>> start
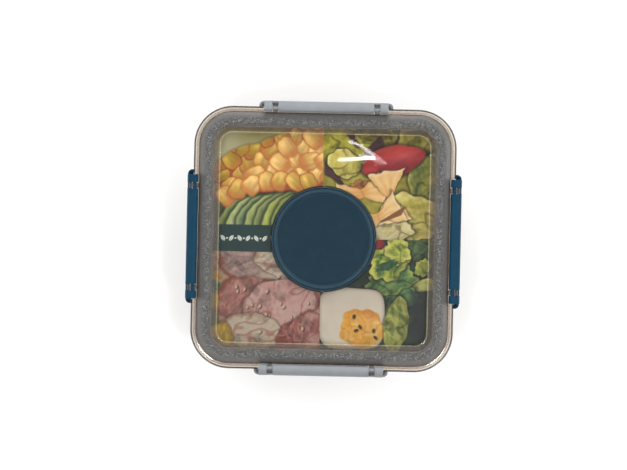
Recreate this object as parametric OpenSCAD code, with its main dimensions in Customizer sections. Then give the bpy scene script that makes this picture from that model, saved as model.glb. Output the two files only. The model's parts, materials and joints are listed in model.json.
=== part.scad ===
// Snap lid food container: a square bowl with a four-compartment tray, a sauce cup in the middle
// of the tray, a printed card, and a clear lid held down by four snap clips.
// Z is up and the origin is the middle of the underside. The box is square, so most sections are
// drawn once as (half-width of the box, height) and swept round the rounded square.

/* [Plan] */
// Width of the lid over its flange
lid_w = 176; // [170:1:186]
// Corner radius of the lid's flange
lid_corner_r = 26; // [24:1:28]

/* [Heights] */
// Height of the bowl's rim
rim_z = 64.3; // [60:0.1:80]
// Height of the clips' hinge axis above the rim
pin_rise = 3.1; // [3:0.1:3.2]
// Depth of the tray below the card
tray_depth = 24.5; // [20:0.5:28]

/* [Walls] */
// Wall of the bowl
bowl_wall = 2.3; // [1.8:0.1:2.6]
// Wall of the tray and of its compartments
tray_wall = 1.6; // [1.2:0.1:2]
// Wall of the lid's window
window_wall = 1.8; // [1.4:0.1:2]
// Thickness of the printed card
card_t = 0.5; // [0.3:0.1:0.6]

/* [Lid] */
// Width of the flange outside the raised border
flange_w = 4.3; // [4:0.1:4.6]
// Width of the raised border
border_w = 11.6; // [11.4:0.1:11.8]
// Rise of the border's crown above the window
border_rise = 2.2; // [1.8:0.1:2.6]

/* [Sauce cup] */
// Radius of the sauce cup's lid
sauce_r = 35; // [34:0.5:36]
// Gap between the sauce lid and the edge of the hole in the card
card_gap = 0.6; // [0.5:0.1:1.5]

/* [Clips] */
// Length of a clip's barrel
barrel_l = 83; // [82:1:86]
// Length of the barrel between its two slots
centre_l = 64; // [62:1:66]
// Width of each slot
slot_w = 4.1; // [4:0.1:4.6]
// Length of a clip's flap
flap_l = 90; // [88:1:94]
// Height of a clip's flap below its hinge axis
flap_drop = 23.4; // [21:0.2:26]
// Radius of a clip's pin
pin_r = 1.25; // [1.1:0.05:1.4]
// Running clearance of the pin in its J-hook, on the radius
pin_fit = 0.08; // [0.05:0.01:0.1]

/* [Hidden] */
$fn = 96;

eps = 0.01;
smoky = [0.46, 0.44, 0.42, 0.45];
clip_grey = [0.66, 0.68, 0.70];
clip_blue = [0.10, 0.30, 0.40];

// Every rounded square in the box shares the same four corner centres.
edge = lid_w / 2;
corner_c = edge - lid_corner_r;

// Lid, from the flange inwards
border_out = edge - flange_w;
border_in = border_out - border_w;
window_half = border_in - 0.6;
crown_z = rim_z + 5.9;
window_z = crown_z - border_rise;
border_edge_z = crown_z - 1.4;
channel_z = rim_z + 3.3;
channel_out = border_out - 1.8;
channel_in = border_in + 2.1;
lip_z = rim_z - 2.1;
flange_z = rim_z - 1.7;
flange_t = 2;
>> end
● **STATED TASK**: Report how many lines of the listing above include the word "with". Say nothing but the number.

● **THE COMPLETED TASK**: 2